I’d be lying if I said the math doesn’t make me kinda nervous. The odds of me not getting a kidney stone are real bad, yo. I don’t need that heavy, dark cloud hanging over me. It’s not okay.
I’m not worried about my diet. I have a semi-healthy diet. It could be better, but that would mean giving up sugar. Have you ever broken up with sugar before? It fucking sucks. Sugar is the best. Seriously. Sugar makes everything better. You could replace all the water from a swimming pool with sugar and I would think you were the coolest, smartest, most awesomest person ever. We’d be best friends for always. Every single day we’d go swimming in the sugar pool, then we’d have long amazing talks about life and love and everything interesting. Eventually we would marry and our engagement photos would be taken sugarpoolside. Everyone would be jealous of our delicious life together, because, duh.

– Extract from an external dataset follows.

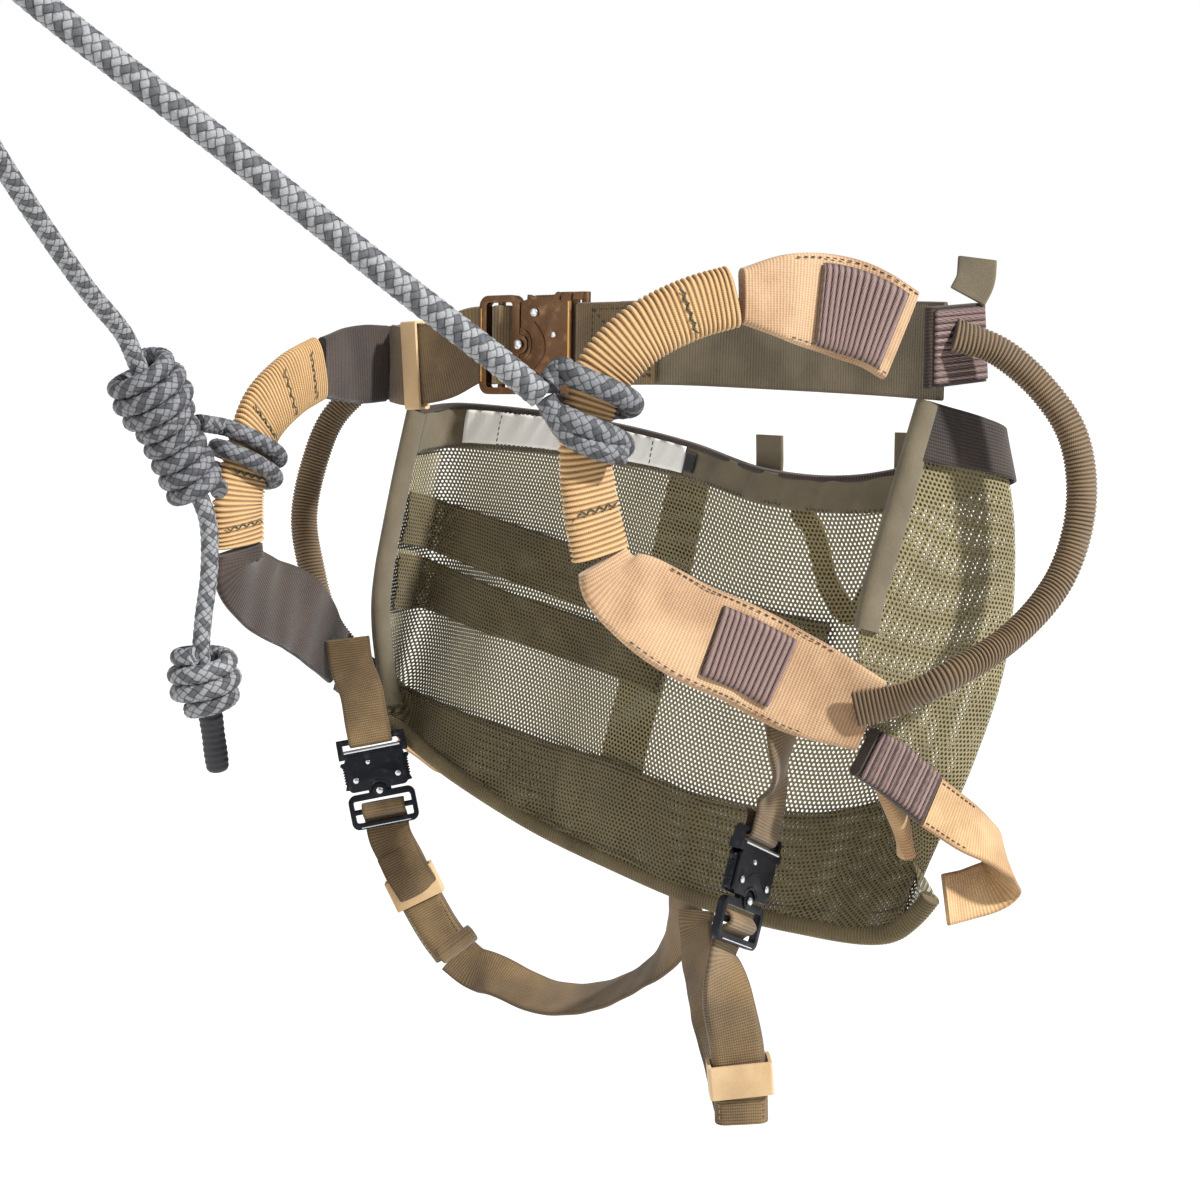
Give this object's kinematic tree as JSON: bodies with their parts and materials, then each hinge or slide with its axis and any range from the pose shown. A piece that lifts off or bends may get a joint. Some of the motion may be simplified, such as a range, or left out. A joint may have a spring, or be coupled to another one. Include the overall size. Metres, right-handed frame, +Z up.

I know my brother having a kidney stone is not about me. In theory. I get it that he is going to be experiencing major pain in the next few days, and that I should help him. I’m trying. Except I can’t stop humble bragging about how I’ve never had a kidney stone.
Ugh. Whatever. Stop judging me. One out of five is a big fucking deal, okay? I mean, you try being the middle kid in my family. This is the rarely seen win-win-win-win. It’s a beautiful moment so please stop trying to ruin it for me with your negativity. Honestly. Why can’t you be happy for me?